Preheat oven to 350*. In a medium saucepan, combine onion, carrots, water, barley, bouillon powder, poultry seasoning, and garlic. Heat mixture until boiling. Pour hot mixture into 1.5 qt casserole dish or 9 x 9" baking dish. Remove all visible fat from chicken. Arrange chicken thighs atop mixture. Bake, covered, at 350* for 1 hour or until barley and chicken are tender. Sprinkle with parsley.

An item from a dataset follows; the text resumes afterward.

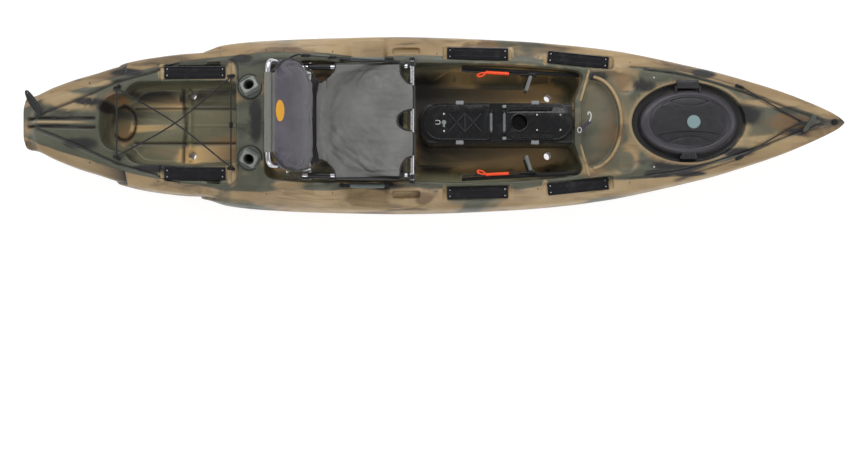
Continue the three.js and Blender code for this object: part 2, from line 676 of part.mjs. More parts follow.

I bake this in a roasting pan with a heavy lid. It keeps all the flavors in. Even my kids like this dish. The barley comes out very moist and delicious. Sometimes I double the barley ingredients because we always run out of that first.
submitted by: Ellen Drommond

Beef and Bulgur Casserole

1 ½ lbs lean ground beef
1 large onion chopped (about 1 cup)
1 can diced tomatoes (large can, 29 oz, not drained)
1 clove garlic, finely chopped
1.5 cup uncooked bulgur
3 cups water
3 Tbsp fresh parsley (I used 1 ½ Tbsp dried)
3 beef bouillon cubes

Beans (if desired)
1 ½ tsp salt
1 ½ tsp fresh (or ½ tsp dried) oregano
¼ tsp pepper

Heat oven to 350 degrees. Cook ground beef and onion in a skillet, stirring frequently, until beef is brown. Stir in remaining ingredients, bring to a boil. Pour into ungreased 2-quart casserole. Cover and bake about 45 minutes or until bulgur is tender. Sprinkle with fresh parsley if desired.